Dr. Sandy Trautwein, vice president of husbandry at the Aquarium of the Pacific, manages the live animal exhibits in the culmination gallery. She said the three animals featured in the gallery – oysters, delta smelt and yellowtail jack – were selected for their critical role in California’s present and its future. (Photograph by Brandon Richardson)

Two species of oysters are also on display: the Pacific oyster, primarily grown for food, and the Olympia oyster, which is native to the coast of California and protects the shoreline from contamination and erosion. “They’re feeding on the plankton and other microorganisms in the water that help to keep our waterways clear and clean and healthy so that things like eel grass can grow and survive,” Trautwein said. “They also protect the shorelines from storm surge because they are a hard substrate that protects the softer substrates from washing away.” That hard substrate also provides an excellent habitat for small species of fish and snails that are essential to a healthy coastal ecosystem, she added.

With its animal displays, interactive games and focus on the future, the culmination gallery was designed as a place of playful learning, Bowman said. “What we designed for is to keep that sense of hope and fun really front and center in these exhibits, so that you learn and feel motivated to learn, and feel inspired.”

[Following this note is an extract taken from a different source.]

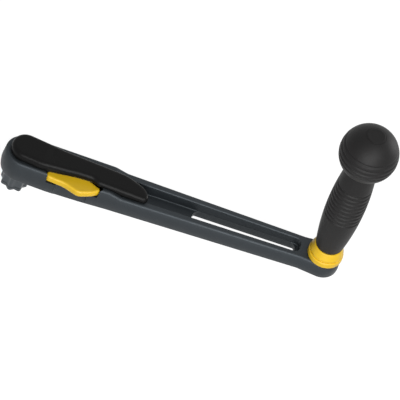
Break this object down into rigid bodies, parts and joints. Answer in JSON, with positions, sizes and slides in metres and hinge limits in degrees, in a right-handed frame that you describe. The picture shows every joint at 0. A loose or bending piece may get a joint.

Throughout his career, Bowman has worked with many organizations, museums and academic institutions on environmental topics. Science museums and aquariums have traditionally taken scientific information and distilled it for public consumption, Bowman explained. What is unfortunate, he noted, is that there is no companion institution to offer suggestions for how this science should be applied to address the leading issues of the day. “I give a lot of credit to the Aquarium for taking this bold step, beyond just telling us about the science but actually beginning the conversation.”